As MacMillan said so beautifully:
It has come to us all—a teacher in the classroom, the physician hurrying to the bedside of a patient, the lawyer preparing briefs.
Through and beyond it all we catch the glitter of the ocean, the grandeur of a particular mountain, the winding of a familiar stream, the waving and the music of evergreens, the sound of the rapids, the smell of a wood fire—the call of primitive [humankind] echoing down through the centuries.
Here for my cub there was a home, plenty of food, a life of ease.
But out there more than this—an opportunity to match his strength, his cunning, his patience, his powers of endurance against violent winds, a tossing sea, a grinding ice pack, the antagonistic elements of the Arctic.
For this he was born.
One week later, MacMillan’s cub was gone — as you will be after tomorrow — and he did not end up in Brunswick.
The bear in the glass case outside Morrell Gym is not “Bowdoin the cub.” The bear that is so familiar to us all was brought here after an encounter in North Greenland with 30 of MacMillan’s dogs, several of which were killed or seriously injured when they encircled the much more powerful polar bear.

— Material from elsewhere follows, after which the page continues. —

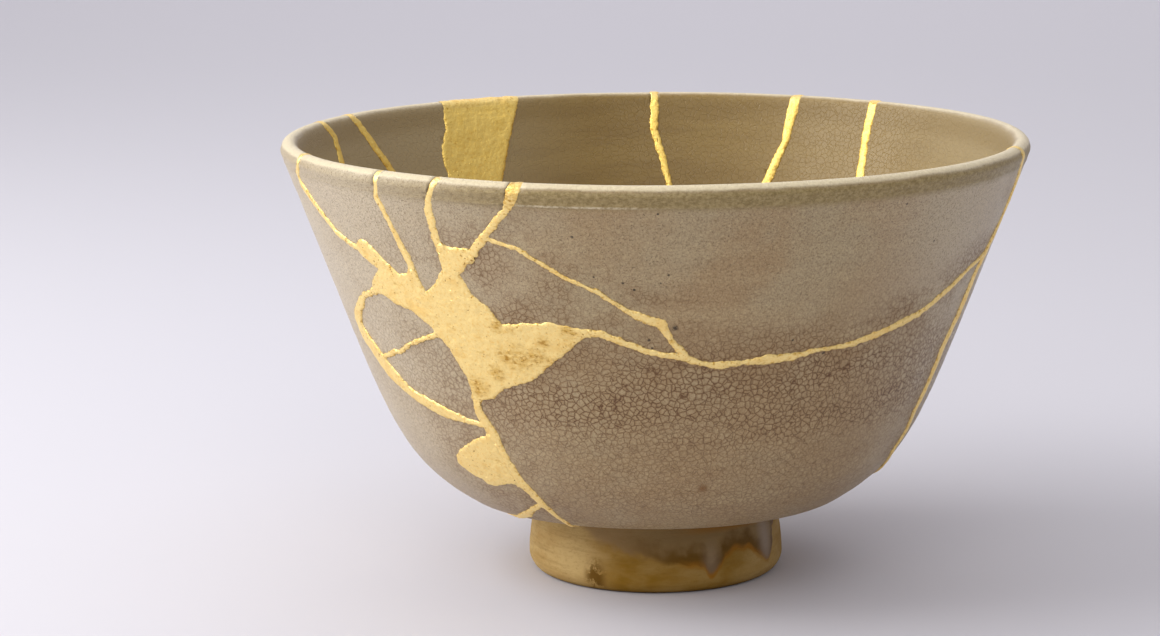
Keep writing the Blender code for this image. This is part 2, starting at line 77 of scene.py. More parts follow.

Presented to the College by MacMillan, this bear — our bear “from his home almost within the shadow of the North Pole” — stands today facing north, toward the Artic. For nearly a century, the polar bear has stood for what MacMillan intended when he made his gift to the College. It is, as he said, “the guardian spirit of every Bowdoin man” and woman.
You, members of the Class of 2012, are and always will be Bowdoin Polar Bears and members of Polar Bear Nation. Yes … As you know, sometimes the bear will bite you and sometimes you will bite the bear.
But, I hope you will take pride in this emblem of your College and that this association with a magnificent creature imbedded in Bowdoin history will inspire and encourage you as you match your own strengths, talents, and powers of persistence and perseverance against the challenges of life ahead.